Daily thoughts during this worldwide crisis.
One sure path to disaster is a misunderstanding of independence. Some of us get there tragically because those whom we should have been able to rely upon have let us down. Some get there through pride and thinking that we are always “the smartest person in the room.” Some are simply hard-headed and come to the ridiculous conclusion, “No one is telling me what to do!”
It is a great tragedy to be in a hard place in life and conclude that I must solve it on my own. Too many people have decided that asking for help is a sign of weakness when it is really a sign of strength and wisdom. It is true that asking required humility. That type of humility will cause us to be lifted up and strengthened.
To do well in life we all need to find people who are better than us, smarter than us, and wiser that us.
Let not loyalty and faithfulness forsake you;
bind them about your neck,
write them on the tablet of your heart.
So you will find favor and good repute
in the sight of God and man.
Trust in the LORD with all your heart,
and do not rely on your own insight.
In all your ways acknowledge him,
and he will make straight your paths.
Be not wise in your own eyes;
fear the LORD, and turn away from evil.
It will be healing to your flesh
and refreshment to your bones.
How does one get wisdom and knowledge in a time and place where there are very few books – or none at all? This is relevant as we read Proverbs. It would have been necessary to listen to the older generations who had committed stories and poems to memory. It would have been necessary to attend the public reading of texts – in this case what we call the Old Testament. It would have meant reading these texts and then hearing how their truth interacted with the lives of the hearers.
The wisdom of Proverbs has as much to do with what we do with our hands as our minds. Wisdom does not sit around thinking and doling out sound advice. Wisdom learns skills that can sustain a life and contribute to society. The creation exhibits the wisdom and knowledge of God.
What we do with our lives, our skills and vocations are wisdom that can be seen. This is wisdom that keeps us engaged in life, useful to others, and helps us sleep well at night.
The LORD by wisdom founded the earth;
by understanding he established the heavens;
by his knowledge the deeps broke forth,
and the clouds drop down the dew.
My son, keep sound wisdom and discretion;
let them not escape from your sight,
and they will be life for your soul
and adornment for your neck.
Then you will walk on your way securely
and your foot will not stumble.
If you sit down, you will not be afraid;
when you lie down, your sleep will be sweet.
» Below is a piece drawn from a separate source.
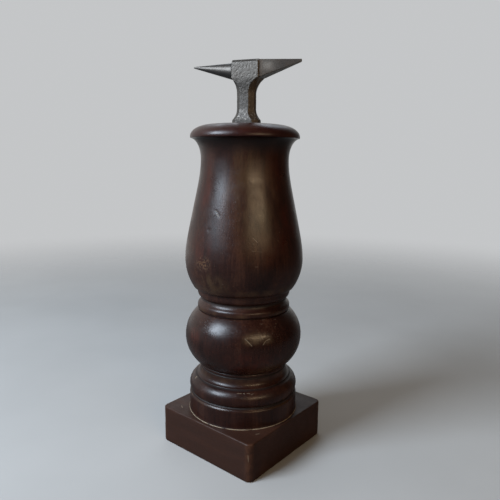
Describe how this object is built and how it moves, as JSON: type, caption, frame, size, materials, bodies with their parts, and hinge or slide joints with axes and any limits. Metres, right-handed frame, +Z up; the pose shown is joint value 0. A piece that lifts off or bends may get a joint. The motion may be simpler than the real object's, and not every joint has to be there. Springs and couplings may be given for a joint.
{
  "type": "jeweller's stake anvil on stand",
  "caption": "Small forged bench anvil with a round horn for rings and a square horn, held by its tang in a turned hardwood stand on a square plinth.",
  "frame": {"origin": "centre of the plinth's underside, on the column's axis", "axes": "+Z up along the column; X and Y square to the plinth's sides; the square horn points 19 degrees from +X towards +Y"},
  "size_m": [0.146, 0.146, 0.472],
  "materials": {
    "waxed_mahogany": "dark red-brown mahogany, old waxed polish, semi-gloss, worn and scratched",
    "cap_mahogany": "dark red mahogany, old waxed polish, semi-gloss",
    "plinth_mahogany": "dark brown mahogany, dull worn polish",
    "forged_steel": "forged and hammered steel, pitted, grey with brown patina, bright on worn edges",
    "wedge_oak": "bare hardwood"
  },
  "bodies": {
    "stand": {"plinth": "plinth_mahogany", "column": "waxed_mahogany", "cap": "cap_mahogany", "tenon_wedge": "wedge_oak"},
    "anvil": {"stake_anvil": "forged_steel"}
  },
  "joints": [
    {"name": "anvil_lift", "type": "slide", "parent": "stand", "child": "anvil", "axis": [0, 0, 1], "range_m": [0, 0.075]}
  ]
}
Nothing of value happens without purpose. Those serendipities that are dropped in our path can come as pleasant surprises, but they happen as we are pursuing a goal or a virtue. The beginning of anything is to decide to get it.
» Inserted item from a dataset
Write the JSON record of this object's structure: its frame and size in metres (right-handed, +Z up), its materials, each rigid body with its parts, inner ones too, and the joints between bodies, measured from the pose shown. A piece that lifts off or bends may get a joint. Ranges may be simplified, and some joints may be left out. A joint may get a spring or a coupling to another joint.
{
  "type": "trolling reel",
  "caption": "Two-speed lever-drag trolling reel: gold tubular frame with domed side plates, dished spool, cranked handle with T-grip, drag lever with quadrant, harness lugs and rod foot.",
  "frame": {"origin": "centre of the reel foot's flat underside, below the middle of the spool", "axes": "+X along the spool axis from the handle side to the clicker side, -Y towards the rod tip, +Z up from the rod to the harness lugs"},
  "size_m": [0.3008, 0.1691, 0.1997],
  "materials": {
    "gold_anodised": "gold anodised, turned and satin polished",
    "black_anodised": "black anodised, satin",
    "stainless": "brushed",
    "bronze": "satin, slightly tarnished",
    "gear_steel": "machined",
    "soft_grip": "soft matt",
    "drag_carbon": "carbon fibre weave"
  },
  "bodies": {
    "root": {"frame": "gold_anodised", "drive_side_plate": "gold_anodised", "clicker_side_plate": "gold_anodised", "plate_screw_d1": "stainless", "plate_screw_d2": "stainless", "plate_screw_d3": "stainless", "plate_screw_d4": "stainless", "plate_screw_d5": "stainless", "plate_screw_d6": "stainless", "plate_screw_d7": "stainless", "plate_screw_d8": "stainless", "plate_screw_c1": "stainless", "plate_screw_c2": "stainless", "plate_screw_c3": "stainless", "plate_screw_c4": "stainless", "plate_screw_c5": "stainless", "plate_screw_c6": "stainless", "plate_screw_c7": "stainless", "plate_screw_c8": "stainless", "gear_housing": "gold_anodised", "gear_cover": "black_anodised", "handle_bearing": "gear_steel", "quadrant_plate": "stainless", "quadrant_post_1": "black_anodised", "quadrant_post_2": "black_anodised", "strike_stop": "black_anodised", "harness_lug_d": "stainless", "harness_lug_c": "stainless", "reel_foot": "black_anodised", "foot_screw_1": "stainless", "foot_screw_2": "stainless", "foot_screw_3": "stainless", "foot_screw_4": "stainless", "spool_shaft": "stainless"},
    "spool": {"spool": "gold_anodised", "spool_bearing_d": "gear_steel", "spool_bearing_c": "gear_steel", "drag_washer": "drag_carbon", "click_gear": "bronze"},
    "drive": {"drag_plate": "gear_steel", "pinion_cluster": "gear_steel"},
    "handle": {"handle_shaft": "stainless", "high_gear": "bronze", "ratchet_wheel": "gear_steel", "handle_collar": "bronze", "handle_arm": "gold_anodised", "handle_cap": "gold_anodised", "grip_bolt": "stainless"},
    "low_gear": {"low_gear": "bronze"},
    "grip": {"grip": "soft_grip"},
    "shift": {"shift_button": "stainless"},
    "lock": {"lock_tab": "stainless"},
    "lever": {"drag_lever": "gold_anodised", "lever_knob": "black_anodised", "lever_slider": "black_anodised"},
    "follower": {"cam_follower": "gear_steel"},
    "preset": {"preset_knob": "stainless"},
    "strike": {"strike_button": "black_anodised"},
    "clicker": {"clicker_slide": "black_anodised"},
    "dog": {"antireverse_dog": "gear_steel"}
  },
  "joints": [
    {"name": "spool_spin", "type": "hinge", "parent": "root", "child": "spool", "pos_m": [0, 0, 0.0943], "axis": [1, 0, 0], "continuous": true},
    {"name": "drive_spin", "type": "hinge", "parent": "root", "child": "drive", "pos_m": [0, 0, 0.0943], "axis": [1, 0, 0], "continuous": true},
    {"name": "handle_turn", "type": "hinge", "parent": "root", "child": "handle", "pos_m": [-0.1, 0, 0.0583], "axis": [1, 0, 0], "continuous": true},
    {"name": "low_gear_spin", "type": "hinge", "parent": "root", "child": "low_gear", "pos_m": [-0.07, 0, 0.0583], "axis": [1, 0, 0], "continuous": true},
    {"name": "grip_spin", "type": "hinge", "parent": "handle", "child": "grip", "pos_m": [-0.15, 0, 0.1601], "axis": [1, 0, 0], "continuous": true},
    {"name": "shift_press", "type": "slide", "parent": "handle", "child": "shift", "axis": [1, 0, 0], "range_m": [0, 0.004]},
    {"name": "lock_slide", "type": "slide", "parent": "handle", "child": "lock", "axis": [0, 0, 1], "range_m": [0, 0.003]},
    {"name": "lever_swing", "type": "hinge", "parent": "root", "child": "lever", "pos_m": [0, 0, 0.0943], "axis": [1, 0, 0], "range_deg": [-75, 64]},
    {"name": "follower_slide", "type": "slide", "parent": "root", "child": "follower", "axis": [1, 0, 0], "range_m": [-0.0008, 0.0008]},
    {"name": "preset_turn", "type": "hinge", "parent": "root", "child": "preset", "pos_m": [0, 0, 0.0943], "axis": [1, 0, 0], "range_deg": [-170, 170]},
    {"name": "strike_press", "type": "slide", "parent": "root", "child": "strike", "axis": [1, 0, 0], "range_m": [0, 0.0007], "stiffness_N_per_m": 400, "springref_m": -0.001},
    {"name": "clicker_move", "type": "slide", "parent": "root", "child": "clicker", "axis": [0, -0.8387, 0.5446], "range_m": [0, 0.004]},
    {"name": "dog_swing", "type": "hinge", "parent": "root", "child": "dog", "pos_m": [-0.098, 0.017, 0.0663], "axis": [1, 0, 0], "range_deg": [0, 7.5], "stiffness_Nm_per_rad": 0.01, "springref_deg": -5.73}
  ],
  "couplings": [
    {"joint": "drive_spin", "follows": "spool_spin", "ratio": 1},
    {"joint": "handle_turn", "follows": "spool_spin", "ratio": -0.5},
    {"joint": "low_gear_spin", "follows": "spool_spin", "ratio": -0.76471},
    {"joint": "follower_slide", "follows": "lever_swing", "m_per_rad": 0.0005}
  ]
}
It begins with a desire to learn and grow. Wisdom opens life to us in ways that we can never imagine at the beginning. Teach this to our children by living it.
The beginning of wisdom is this: Get wisdom,
and whatever you get, get insight.
Words are slippery things. They are apt to be misunderstood in many ways. They may be misunderstood in force because they have changed over time or are used differently in different parts of the world. They may be misunderstood in context. The word “passion” comes to mind. Depending upon whether one is speaking in a motivational class or a church will skew how it initially hits our ears.
The word “wicked” (unless one is a fan of musicals) generally carries with it some form of willful malevolence. One definition of wicked is “morally wrong.” By that standard all of us have some familiarity with such thoughts and action. This is not to lessen its force but to help us stop firing that word at others without ever a thought that it may apply personally.
Wisdom helps us along the path of righteousness. To ignore wisdom is to risk stumbling along the path of wickedness. We all have blind spots. We all have failed to pursue wisdom. Some live in a world where the path of wisdom is hidden from them by those who should be helping. This is the reason we must be patient with each other, occasionally beyond what seems reasonable.
To paraphrase G.K. Chesterton, “The danger of not believing in God is not that we believe in nothing, but that we believe in everything.” Without some sort of moral anchor, the path of wickedness opens is giant maw to gladly receive us. Seek wisdom.
Jesus guides us in the way of wisdom in the Sermon on the Mount, then says, “Enter by the narrow gate; for the gate is wide and the way is easy, that leads to destruction, and those who enter by it are many.” (Mt. 7:13)
But the path of the righteous is like the light of dawn,
which shines brighter and brighter until full day.
The way of the wicked is like deep darkness;
they do not know over what they stumble.